実際にはかなり広範囲が崩壊していたため、団長さんの地域までなかなか手が回らなかったのだ。
そして小学校時代からの友人がビルに生き埋めになってしまったと聞いた。
「ビルの外から『大丈夫か~!?』って声をかけました。最初は、ビルの中から返事が聞こえた気がしました。でもその声はだんだん薄くなっていきました」
団長さんは、友達と代わる代わる中にいる同級生に声をかけた。途中、そのビルから女の子と猫が救出されたこともあり、同級生も、
「生きているんじゃないか? 生きていてくれ!」
と願って声をかけ続けた。
だが、願いは叶わなかった。
数日後、西宮の体育館の武道場で、遺体となった同級生と対面した。
「最初は顔がすごい腫れ上がっていたんです。よう見られへんって思ったけど、数日したら腫れはおさまりました。そのときの同級生の顔は、いまだに忘れられません。ちょっと前まで一緒にケラケラ笑ってたやつが、急に動かなくなる。死を見せられました」
団長さんは、震災を経験した以降あまり眠らなくなったという。
「死んだら、起きていたくても起きられない。死んだ後は、永遠に寝ていられる。だから今寝るのはもったいないな、と思うようになりました。最近は年を取ってきて、さすがに寝ないと身体がもたないので寝ていますが、でもいまだに寝るのはもったいないって思っています」
そして団長さんは、ついにそれまで躊躇していたお笑い芸人の道へ進む決意をした。
「人間いつ死ぬかわからん。やりたいことやらないかん、って思いました。お笑い芸人になって、売れなくて苦労するかもしれないけど、死ぬよりきついことじゃないし、と考えました」
お笑いコンビ「安田と竹内」を結成
松竹芸能に入ったあとは、団長さんとは幼稚園時代からの幼馴染であるタケウチパンダさんとコンビを組み「安田と竹内」として活動した。

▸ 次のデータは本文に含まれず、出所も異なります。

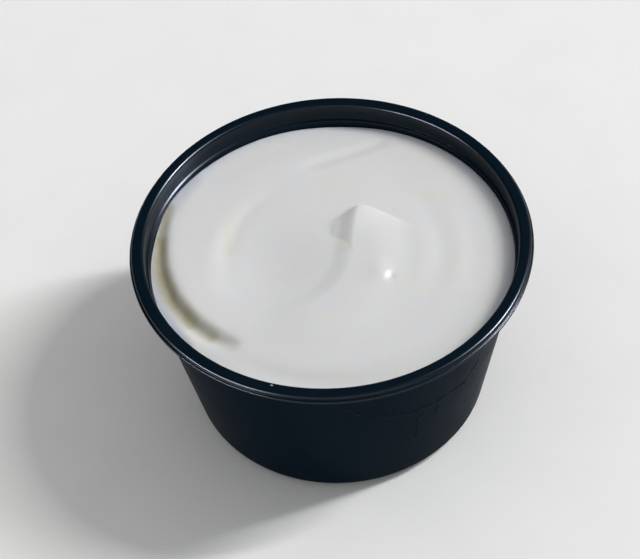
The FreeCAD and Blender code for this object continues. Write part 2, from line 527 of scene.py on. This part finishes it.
@dataclass(frozen=True)
class CupPlastic:
    """Blue-black moulded plastic, glossier on the rim, with a dull smear on the right wall.

    The smear's strokes lie on the wall as if unrolled: across is millimetres from the side that
    faces -Y, and up is the height.
    """

    colour: COLOUR = (0.001, 0.0065, 0.013)
    dusty: COLOUR = (0.003, 0.010, 0.018)
    greasy: COLOUR = (0.012, 0.018, 0.026)
    cream: COLOUR = (0.40, 0.42, 0.44)
    tint: COLOUR = (0.55, 0.8, 1.0)
    roughness: float = 0.32
    gloss: float = 0.0085
    polish: float = 0.42
    polish_inside: float = 0.27
    polish_roughness: float = 0.26
    polish_index: float = 1.5
    inside_from: float = 35.0
    inside_to: float = 36.2
    rim_from: float = 38.0
    rim_to: float = 39.2
    haze: Grain = Grain(9.0, 4.0, 1.3, 0.42, 0.72)
    haze_colour: float = 0.5
    haze_roughness: float = 0.07
    fine: Grain = Grain(0.35, 2.0, 4.1)
    fine_roughness: float = 0.03
    fine_height: float = 0.0015
    waves: Grain = Grain(2.4, 3.0, 7.7)
    wave_height: float = 0.012
    smear_radius: float = 33.0
    smear_waver: Grain = Grain(1.6, 2.0, 6.0)
    smear_shift: float = 0.8
    smear_grain: Grain = Grain(0.9, 2.0, 3.3, 0.36, 0.56)
    smear_colour: float = 0.3
    smear_roughness: float = 0.2
    smear_height: float = 0.06
    smear_strokes: tuple[Stroke, ...] = (
        Stroke((28.1, 27.1), (25.2, 24.0), 0.3, 0.9),
        Stroke((25.2, 24.0), (20.8, 24.6), 0.2, 0.8),
        Stroke((20.8, 24.6), (17.6, 24.2), 0.4, 0.9),
        Stroke((17.6, 24.2), (13.1, 25.0), 0.3, 0.8),
        Stroke((13.1, 25.0), (7.1, 27.0), 0.1, 0.9),
        Stroke((14.0, 24.6), (14.4, 14.2), 0.15, 0.5),
        Stroke((14.8, 25.4), (15.3, 21.8), 0.2, 0.5),
        Stroke((18.0, 24.2), (18.7, 20.0), 0.25, 0.5),
        Stroke((27.7, 15.0), (27.8, 14.6), 0.2, 0.7),
        Stroke((0.9, 32.1), (2.9, 29.6), 0.05, 0.5),
        Stroke((-17.9, 12.6), (-17.8, 12.4), 0.05, 0.3),
    )
    dab: Stroke = Stroke((-27.3, 20.4, 36.9), (-31.0, 13.9, 36.8), 0.2, 0.9)
    dab_grain: Grain = Grain(0.7, 3.0, 9.1, 0.4, 0.7)
    dab_cover: float = 0.1
    speck: Stroke = Stroke((-12.1, -32.9, 40.0), (-11.9, -33.0, 40.0), 0.03, 0.16)

    def smear(self, shader: Shader, place: Term, parts: Node) -> Term:
        """Mask the dull smear and its drips on the right of the wall.

        Args:
            shader: The material's shader.
            place: Object coordinates in millimetres.
            parts: The same, split into numbers.

        Returns:
            1 on a smear.
        """
        x, y, z = (Term(shader, output) for output in parts.outputs)
        across = x.math("ARCTAN2", x, y * -1.0) * self.smear_radius
        unrolled = shader.node("ShaderNodeCombineXYZ", {}, {0: across, 1: z})
        waver = self.smear_waver.read(shader, place) * (2.0 * self.smear_shift) - self.smear_shift
        shift = shader.node("ShaderNodeCombineXYZ", {}, {0: waver, 1: waver})
        mask = cover(shader, shader.vector("ADD", unrolled, shift), self.smear_strokes)
        return mask * self.smear_grain.patches(shader, place)

    def crumbs(self, shader: Shader, place: Term) -> Term:
        """Mask the dab of cream on the inside of the wall and the speck on the rim.

        Args:
            shader: The material's shader.
            place: Object coordinates in millimetres.

        Returns:
            1 where cream covers the plastic.
        """
        dab = self.dab.mask(shader, place) * self.dab_grain.patches(shader, place)
        return (dab * self.dab_cover).larger(self.speck.mask(shader, place))

    def coat(self, height: Term) -> Term:
        """Weigh the coat: none on the wall, some above the ledge and the most on the rim.

        Args:
            height: Height over the base, in millimetres.

        Returns:
            The coat's weight.
        """
        inside = height.between(self.inside_from, self.inside_to, 0.0, self.polish_inside)
        return inside + height.between(self.rim_from, self.rim_to, 0.0,
                                       self.polish - self.polish_inside)

    def material(self) -> Material:
        """Build the material.

        Returns:
            The cup's plastic.
        """
        shader = Shader("cup_plastic")
        place = shader.place()
        parts = shader.add("ShaderNodeSeparateXYZ", {}, {0: place})
        smear = self.smear(shader, place, parts)
        haze = self.haze.patches(shader, place)
        fine = self.fine.read(shader, place)
        plain = shader.mix(haze * self.haze_colour, self.colour, self.dusty)
        colour = shader.mix(smear * self.smear_colour, plain, self.greasy)
        roughness = (haze * self.haze_roughness + self.roughness + fine * self.fine_roughness
                     + smear * self.smear_roughness)
        height = (self.waves.read(shader, place) * self.wave_height + fine * self.fine_height
                  + smear * self.smear_height)
        return shader.dress(
            Base_Color=shader.mix(self.crumbs(shader, place), colour, self.cream),
            Roughness=roughness, Specular_IOR_Level=self.gloss, Specular_Tint=self.tint,
            Coat_Weight=self.coat(Term(shader, parts.outputs["Z"])),
            Coat_Roughness=self.polish_roughness, Coat_IOR=self.polish_index,
            Normal=shader.relief(height))


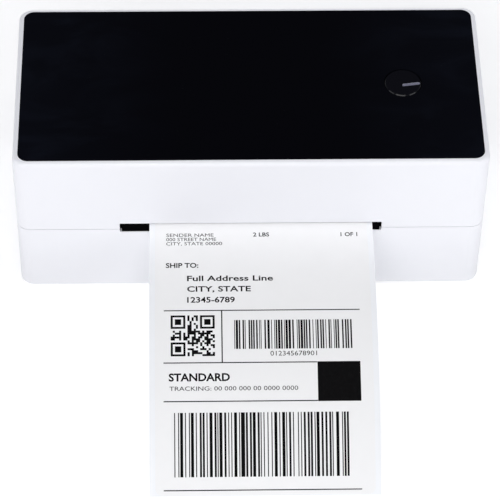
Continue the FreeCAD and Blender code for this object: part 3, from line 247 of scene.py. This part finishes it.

漫才師としては、なかなか芽が出なかったが、「三菱電機チャレンジワールド トロイの木馬」(フジテレビ)という新番組のオーディションに通った。
当時「電波少年」(日本テレビ)で流行っていた、猿岩石やドロンズが行った大陸横断ヒッチハイクの類似企画だった。
「まあ、パクリ企画ですね(笑)。でも嬉しかったです。フジのゴールデン番組のオーディション受かった!! よっしゃあ!!って。帰ってきたら売れっ子になること間違いなし!!って思ってました」
「アメリカ大陸縦断早押しウルトラクイズ」という企画でアラスカからスタートしてマゼラン海峡にある早押し台までヒッチハイク、飛行機以外の手段で行くというものだった。
当時のテレビ番組は現在よりもずっと過激で、旅の内容も熾烈極まるものだった。
「国境を全裸で渡れるか?って企画をやらされたんですよね。カナダ、パナマはなぜかそれで渡れちゃったんです。でもボリビアで捕まってしまいました」
警察官に、
「麻薬やっているのか?」
と責められ、刑務所に放り込まれた。刑務所の中には土嚢袋が置いてあり、それがベッド代わりだった。